* **WRITTEN INSTRUCTION**:
Write out all of the lines below, exactly and completely.
:::::
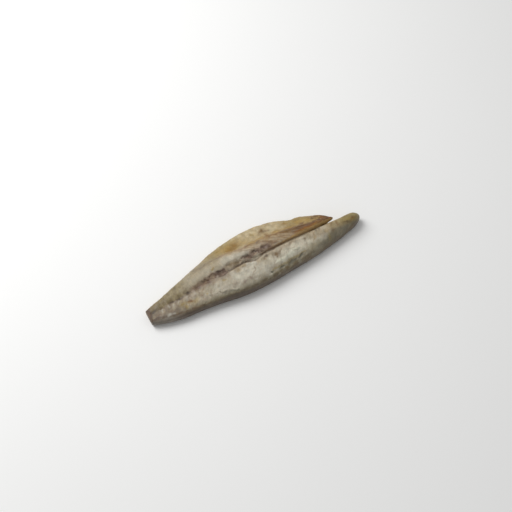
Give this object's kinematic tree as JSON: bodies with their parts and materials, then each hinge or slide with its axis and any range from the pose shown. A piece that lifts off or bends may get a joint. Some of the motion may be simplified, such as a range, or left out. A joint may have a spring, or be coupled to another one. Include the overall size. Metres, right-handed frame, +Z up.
{
  "type": "smoked fish fillet",
  "caption": "Long smoked fish fillet lying skin down: a plump ridged back loin beside a thinner belly flap that tapers to a point, split apart towards the head end.",
  "frame": {"origin": "on the surface that the fillet lies on, under the middle of its bounding box", "axes": "+X from the cut tail end to the head end, +Y from the back edge to the belly edge, +Z up out of the flesh side"},
  "size_m": [0.197, 0.053, 0.0171],
  "materials": {
    "flesh": "moist smoked flesh, cream and tan, with a satin skin below"
  },
  "bodies": {
    "root": {"fillet": "flesh"}
  },
  "joints": []
}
:::::
* **TASK SOLUTION**:
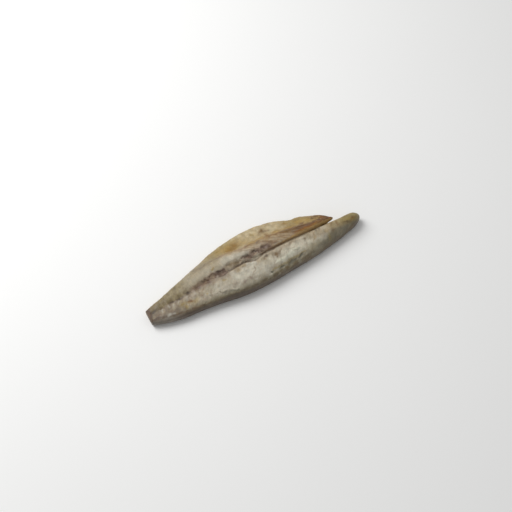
Give this object's kinematic tree as JSON: bodies with their parts and materials, then each hinge or slide with its axis and any range from the pose shown. A piece that lifts off or bends may get a joint. Some of the motion may be simplified, such as a range, or left out. A joint may have a spring, or be coupled to another one. Include the overall size. Metres, right-handed frame, +Z up.
{
  "type": "smoked fish fillet",
  "caption": "Long smoked fish fillet lying skin down: a plump ridged back loin beside a thinner belly flap that tapers to a point, split apart towards the head end.",
  "frame": {"origin": "on the surface that the fillet lies on, under the middle of its bounding box", "axes": "+X from the cut tail end to the head end, +Y from the back edge to the belly edge, +Z up out of the flesh side"},
  "size_m": [0.197, 0.053, 0.0171],
  "materials": {
    "flesh": "moist smoked flesh, cream and tan, with a satin skin below"
  },
  "bodies": {
    "root": {"fillet": "flesh"}
  },
  "joints": []
}